Recycling is becoming more expensive.

This was a very interesting part of the budget discussion. While Cary’s robust recycling program never came close to breaking even, historically we have been able to sell certain recyclables for about $10.00 a ton. Recent changes in the market however have resulted in us now paying $21.47 a ton to get rid of it. So what happened? Well nearly 40% of US recyclables are shipped to China. That is until China squashed that last year and announced that they would no longer be importing most recyclables. Supply and demand.

Cary delivers roughly 11,000 tons of recyclables to Sonoco Recycling in Raleigh each year. At $10 a ton that generated $110,000.00 in revenue. Paying nearly $22 to get rid of it equals a $220,000 expenditure – a $330,000.00 swing. That stinks, and I aint talking about the trash.

In the end however it is a values decision. Does our community support recycling enough to invest another $330K to keep doing it? Is diverting recyclables away from the landfill worth it? I believe so. In fact, according to Cary’s most recent biennial survey, 93.9% of Cary citizens support Cary’s recycling program - It’s the right thing to do.

Citizens can comment on the proposed budget at the Budget Public Hearing in Council Chambers on June 14th or via email at budgetinput@townofcary.org. Citizens can also contact council members at council@townofcary.org

Downtown Park Update

The council voted 6-1 to hire the Office of James Burnett (OJB) as the downtown park phase II master plan design consultant.

I had previously blogged about the selection process and firms competing for the job here. All four firms are world class and there is no question that any one of them would do a wonderful job if selected. They didn’t get to where they are by being mediocre. After an extensive interview process however, the majority of our town staff and council believed OJB to be the best fit for Cary for a number of reasons.

What really resonated with me was their emphasis on programming, their understanding of the park as a driver for economic development and redevelopment and that Cary’s own Withers and Ravenel are their civil engineers.

While it took a little longer to get here than I had hoped, I am very pleased with the end result and look forward to the real work getting started and working with the community to develop a remarkable master plan for the park so we can start building it. Git r done!

Levy Park in Houston Texas is one example of OJB's work. Click on the link above to see more. Photo courtesy OJB.

That’s about it for now. As always thanks for reading and friend me on facebook or follow me on twitter for more town news and announcements.

Friday, May 4, 2018

Black Creek Greenway Improvements

Major renovations to Cary’s Black Creek Greenway from the Old Reedy Creek Trailhead to West Dynasty moved one step closer to construction at our council meeting last night with the recognition of at least $4 million in NCDOT State Transportation Improvement Program (STIP) funds.

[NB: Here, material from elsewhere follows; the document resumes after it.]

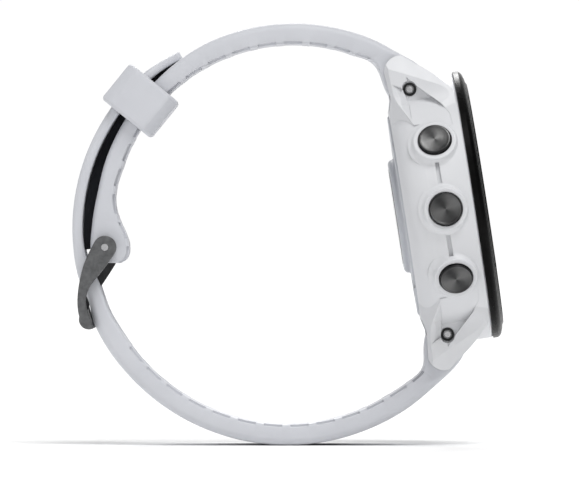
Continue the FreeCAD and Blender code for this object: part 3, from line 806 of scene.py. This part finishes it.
def finish_nodes(finishes):
    """Materials for the CAD nodes that stay in sight."""
    for entry in frame["record"]["subparts"]:
        node = frame["nodes"][entry["node"]]
        node.data.materials.clear()
        node.data.materials.append(finishes[entry["material_slot"]])
        shade(node)


FINISHES = {
    "strap_silicone": silicone(),
    "case_polymer": case_polymer(),
    "rear_polymer": rear_polymer(),
    "bezel_metal": bezel_metal(),
    "button_metal": dark_metal("button_metal_side", (0.12, 0.12, 0.125), 0.34),
    "buckle_metal": dark_metal("buckle_metal", (0.135, 0.137, 0.14), 0.4),
    "tongue_metal": dark_metal("tongue_metal", (0.012, 0.012, 0.013), 0.4, metal=0.0),
    "lens_glass": glass("lens_glass", (0.97, 0.98, 0.99)),
    "sensor_glass": sensor_glass(),
    "display": plain("display", (0.004, 0.005, 0.006), (0.006, 0.007, 0.009), 0.35, depth=0.001,
                     Specular_IOR_Level=0.08),
    "gasket": plain("gasket", (0.02, 0.02, 0.022), (0.03, 0.03, 0.032), 0.7),
    "inner_polymer": plain("inner_polymer", (0.03, 0.03, 0.033), (0.045, 0.045, 0.05), 0.6),
    "board": plain("board", (0.01, 0.06, 0.03), (0.015, 0.085, 0.04), 0.45),
    "chip": plain("chip", (0.02, 0.02, 0.022), (0.035, 0.035, 0.038), 0.5),
    "antenna_metal": plain("antenna_metal", (0.55, 0.5, 0.42), (0.65, 0.6, 0.5), 0.3, metal=1.0),
    "cell_wrap": plain("cell_wrap", (0.5, 0.51, 0.53), (0.6, 0.61, 0.62), 0.35, metal=1.0),
    "steel": plain("steel", (0.42, 0.42, 0.43), (0.52, 0.52, 0.53), 0.3, metal=1.0, size=0.5),
    "contact_gold": plain("contact_gold", (0.75, 0.5, 0.18), (0.85, 0.6, 0.25), 0.25, metal=1.0, size=0.4),
}

make_camera()
finish_nodes(FINISHES)
make_straps(FINISHES["strap_silicone"])
# Near-black finish of the gap ribs: painted shade in the gap between the tail and the upper strap.
make_gap_shade_ribs(plain("gap_painted_shade", (0.018, 0.019, 0.024), (0.026, 0.027, 0.034), 0.7, size=3,
                    Specular_IOR_Level=0.2))
make_keeper(FINISHES["strap_silicone"])
make_buttons(button_metal())
make_dial()
# Near-black sleeve finish: painted shade in the spring-bar holes.
make_hole_painted_shades(plain("hole_painted_shade", (0.012, 0.012, 0.013), (0.02, 0.02, 0.022), 0.6, size=0.5))

# ---- stage --------------------------------------------------------------------------------------
FLOOR_Z = -0.03555                 # metres, just under the loop
REACH = 12.0
WHITE_WALL = 1.02                  # world strength behind the watch

floor_mesh = bpy.data.meshes.new("floor")
floor_mesh.from_pydata([(-REACH, -REACH, FLOOR_Z), (REACH, -REACH, FLOOR_Z), (REACH, REACH, FLOOR_Z),
                        (-REACH, REACH, FLOOR_Z)], [], [(0, 1, 2, 3)])
floor = bpy.data.objects.new("floor", floor_mesh)
bpy.context.scene.collection.objects.link(floor)
floor_mesh.materials.append(plain("floor_paint", (0.98, 0.98, 0.98), (0.99, 0.99, 0.99), 0.9, size=40,
                                  depth=0.0, Specular_IOR_Level=0.0))


def make_world():
    """White walls behind and to the left, a grey dome and a dark flag facing the dial."""
    world = bpy.data.worlds.new("world")
    world.use_nodes = True
    nodes, links = world.node_tree.nodes, world.node_tree.links
    place = nodes.new("ShaderNodeTexCoord")
    apart = nodes.new("ShaderNodeSeparateXYZ")
    links.new(place.outputs["Generated"], apart.inputs["Vector"])

    def calculate(operation, a, b=0.0):
        node = nodes.new("ShaderNodeMath")
        node.operation = operation
        for value, socket in ((a, node.inputs[0]), (b, node.inputs[1])):
            if isinstance(value, float):
                socket.default_value = value
            else:
                links.new(value, socket)
        return node.outputs[0]

    def ramp(value, *limits):
        node = nodes.new("ShaderNodeMapRange")
        node.interpolation_type = "SMOOTHSTEP"
        links.new(value, node.inputs["Value"])
        for key, number in zip(("From Min", "From Max", "To Min", "To Max"), limits):
            node.inputs[key].default_value = number
        return node.outputs["Result"]

    dome = ramp(calculate("ABSOLUTE", apart.outputs["Z"]), 0.1, 0.6, 0.62, 0.3)
    flag = ramp(apart.outputs["X"], 0.45, 0.8, 1.0, 0.12)
    away = calculate("MAXIMUM", apart.outputs["Y"], calculate("MULTIPLY", apart.outputs["X"], -1.0))
    wall = nodes.new("ShaderNodeMix")
    wall.inputs["B"].default_value = WHITE_WALL
    links.new(ramp(away, 0.8, 0.97, 0.0, 1.0), wall.inputs["Factor"])
    links.new(calculate("MULTIPLY", dome, flag), wall.inputs["A"])
    links.new(wall.outputs["Result"], nodes["Background"].inputs["Strength"])
    nodes["Background"].inputs["Color"].default_value = (1, 1, 1, 1)
    bpy.context.scene.world = world


def sun_light(name, direction, strength, spread):
    data = bpy.data.lights.new(name, "SUN")
    data.energy = strength
    data.angle = math.radians(spread)
    light = bpy.data.objects.new(name, data)
    light.rotation_euler = Vector(direction).to_track_quat("Z", "Y").to_euler()
    bpy.context.scene.collection.objects.link(light)


make_world()
bpy.context.scene.view_settings.view_transform = "Standard"
sun_light("front", (0.2, -0.42, 0.88), 2.2, 35)
sun_light("back", (0.0, 0.8, 0.55), 1.5, 25)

Phases I & II of Black Creek Greenway were originally constructed 25 years ago and extend approximately 2.5 miles between Old Reedy Creek Road and West Dynasty Drive. This portion of the greenway trail does not meet the current Town’s minimum design standard of ten feet wide for asphalt trails and twelve feet wide for the bridges. The greenway has also been severely impacted by heavy rains and flooding requiring major upgrades to prevent further storm damage. Phases I & II reconstruction will bring the greenway up to current design standards including 7 new bridges that will be upgraded and elevated to reduce stormwater impacts.

The Phase V portion of the project (see image below) is a new greenway trail. Currently, sidewalks on West Dynasty Drive provide the connection between Phases II & III of the greenway. As I am sure everyone who has traversed this section of greenway is well aware, it has extremely steep grades that make it difficult for pedestrians and cyclists. The new Phase V section of greenway eliminates the need for users of the trail to travel on the steep section of West Dynasty Drive and aligns the greenway access points directly across from each other on West Dynasty Drive.

The total estimated project cost for the renovations to phases I & II and the new phase V trail is $6.6 million. The town had originally received a grant from the Capital Area Metropolitan Planning Organization (CAMPO) for $2.6 million and Cary had already appropriated $2 million. Shortly thereafter we were awarded the $4 million grant from NCDOT. We don’t just apply for grants from one agency, we apply for grants from all possible agencies ;-)

So yeah, we’re accepting the higher grant award from NCDOT and not the CAMPO grant – and before you ask, no we can’t use both 😉

The $4 million grant from NCDOT also allows for another $1 million grant once the project has gone to bid for a total grant amount of $5 million in NCDOT STIP funds. Cary’s share of the cost would be $1.6 million. We have already appropriated $2 million so roughly 400K will be returned to the general fund and become available for other needs. Cary will be getting a shiny new $6.6 million greenway for $1.6 million in town funds…. And did I mention it aligns the greenway crossing West Dynasty so you won’t kill yourself peddling up that crazy hill anymore?

With the acceptance of grant funds, our Town of Cary staff will begin the process for acquiring the necessary easements and right-of-way for the project with a goal of initiating the construction bidding phase in 2019.

Special thanks to our amazing Town of Cary Staff and the fine folks at the Black Creek Watershed Association for all their efforts thus far. As with everything Cary, everyone working together makes great things happen! I can’t wait for this project to begin. Cary Rocks!